After checking Ken Lunde's CJKV Information Processing, “Line Breaking and Word Wrapping,” p. 352–355, it seems there are more sophisticated ways to achieve line breaking in CJK (such as hanging punctuation or keeping the text fully aligned to the character grid), but I am unsure if this is something polyglossia
should be doing. I would be interested in your opinion on that. The first edition of CJKV Information Processing is also available as a free loan on the Internet Archive here (need to register for a free account, though). See for example p. 345 for an explanation of the character grid.
The fonts are rescaled in the following example to match the output by luatex-ja
above, as luatex-ja
scales the fonts to 0.962216 by default (see sections 2.3, 2.4 of the luatex-ja
manual).
\documentclass{article}
\usepackage{polyglossia}
\makeatletter
\newattribute\xpg@attr@korean \xpg@attr@korean=1
\newattribute\xpg@attr@autojosa
\makeatother
\directlua{ require"polyglossia-korean" }
\newcommand*{\teststring}{%
傑僭割劘匾叟喝塌姿嬴幰廋扇扉搨摩榻溲潛瀛瘦瞎磨窖竇箭篠簉糙綢纛羸翁翦%
翩肓臝艘花裯褐謁譖豁贏轄返迷途造週遍遭選遼鄰釁閼雕靠靡颼飯驎鬣魔麗麟%
}
\newcommand*{\teststringpunct}{%
傑僭割劘匾叟喝塌姿嬴幰廋扇扉搨摩榻溲潛瀛瘦瞎磨窖竇箭篠簉糙綢纛羸翁。(翦)。
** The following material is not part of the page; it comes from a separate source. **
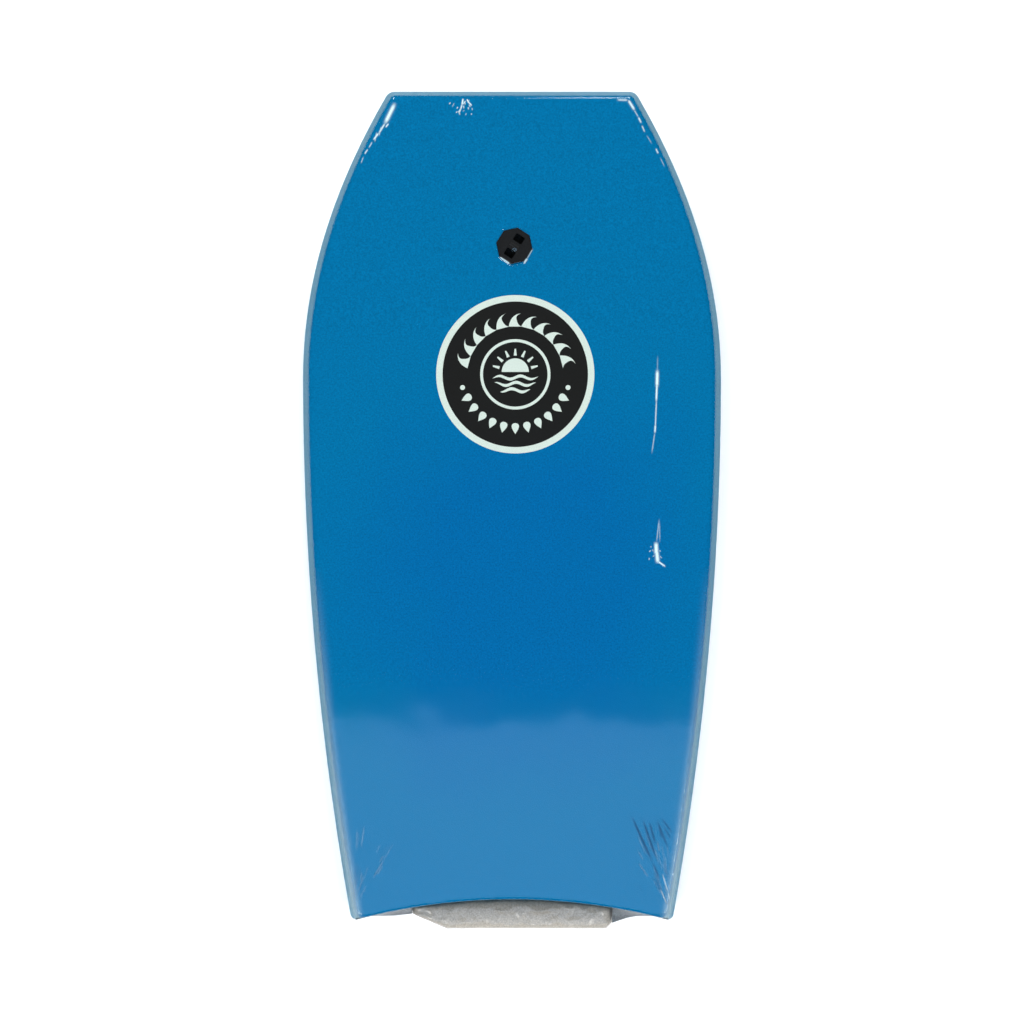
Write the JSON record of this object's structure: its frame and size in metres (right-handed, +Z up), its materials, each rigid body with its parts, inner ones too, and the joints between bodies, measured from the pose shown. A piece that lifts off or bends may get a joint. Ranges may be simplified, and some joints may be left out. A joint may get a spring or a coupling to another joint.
{
  "type": "bodyboard",
  "caption": "Foam bodyboard with crescent tail, flat nose, sloping rails, octagonal leash plug and round deck sticker, packed with its leash bag in the tail",
  "frame": {"origin": "under the middle of the board with its packed leash bag, on the surface the bottom rests on", "axes": "+X across the board to the rider's right, +Y towards the nose, +Z up out of the deck"},
  "size_m": [0.529, 1.0556, 0.079],
  "materials": {
    "deck_foam": "satin foam under clear film",
    "rail_foam": "matte foam under clear film",
    "core_foam": "matte beaded foam",
    "slick_sheet": "smooth gloss sheet",
    "plug_plastic": "moulded satin black",
    "sticker_print": "gloss printed vinyl",
    "bag_film": "frosted crinkled bag",
    "clear_film": "clear gloss shrink film"
  },
  "bodies": {
    "root": {"deck_skin": "deck_foam", "slick_bottom": "slick_sheet", "foam_core": "core_foam", "plug_deck_half": "plug_plastic", "plug_bottom_half": "plug_plastic", "deck_sticker": "sticker_print", "leash_bag": "bag_film", "lower_rail_left": "rail_foam", "lower_rail_right": "rail_foam", "lower_nose_strip": "rail_foam", "lower_tail_strip": "rail_foam", "upper_rail_left": "rail_foam", "upper_rail_right": "rail_foam", "upper_nose_strip": "rail_foam", "upper_tail_strip": "rail_foam"}
  },
  "joints": []
}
%
翩肓臝艘花裯褐謁譖豁贏轄返迷途造週遍遭選遼鄰釁閼雕靠靡颼飯驎鬣魔麗麟%
}
\setdefaultlanguage{english}
\setotherlanguage{chinese}
\newfontfamily\chinesefont[Script=CJK,Language=Chinese Simplified,Scale=0.962216]{Source Han Sans SC}
\setotherlanguage{japanese}
\newfontfamily\japanesefont[Script=CJK,Language=Japanese,Scale=0.962216]{Source Han Sans}
\begin{document}
\textchinese{\teststring}
\begin{chinese}
\teststring\par
\end{chinese}
\textjapanese{\teststring}
\begin{japanese}
\teststring\par
\end{japanese}
\textchinese{\teststringpunct}
\begin{chinese}
\teststringpunct\par
\end{chinese}
\textjapanese{\teststringpunct}
\begin{japanese}
\teststringpunct\par
\end{japanese}
\end{document}
On further testing, I noticed that polyglossia-korean.lua
inserts spaces in unwanted positions, specifically outside of text that is tagged as CJK. For example, it inserts a space in between a (half-width) parenthesis and quotation marks if they are directly adjacent (with or without csquotes
). You can also test with \xpg@attr@korean=0
, which solves the problem by not inserting any spaces at all (the spaces in the output image below are due to the font rendering, there are no 0020 SPACE
inserted. You can also cross-check with UniView.)
\documentclass{article}
\usepackage{polyglossia}
\usepackage{csquotes}
\makeatletter
% \newattribute\xpg@attr@korean \xpg@attr@korean=0
\newattribute\xpg@attr@korean \xpg@attr@korean=1
\newattribute\xpg@attr@autojosa
\makeatother
\directlua{ require"polyglossia-korean" }
\setdefaultlanguage{english}
\setotherlanguage{chinese}
\newfontfamily\chinesefont[Script=CJK,Language=Chinese Simplified]{Source Han Sans SC}
\begin{document}
(\enquote*{test}) (‘test’) ('test')
(\enquote{test}) (“test”) ("test")
% Half-width parentheses
\textchinese{傑(\enquote*{test})僭(‘test’)割('test')劘}
\textchinese{傑(\enquote{test})僭(“test”)割("test")劘}
% Full-width parentheses
\textchinese{傑(\enquote*{test})僭(‘test’)割('test')劘}
\textchinese{傑(\enquote{test})僭(“test”)割("test")劘}
\end{document}
With \xpg@attr@korean=1
:
With \xpg@attr@korean=0
:
I don't have the expertise to comment on what should and what should not be done for Chinese and/or Japanese. In any account, once the open questions are sorted out and things are well tested, a pull request would be highly welcome, @pcdi !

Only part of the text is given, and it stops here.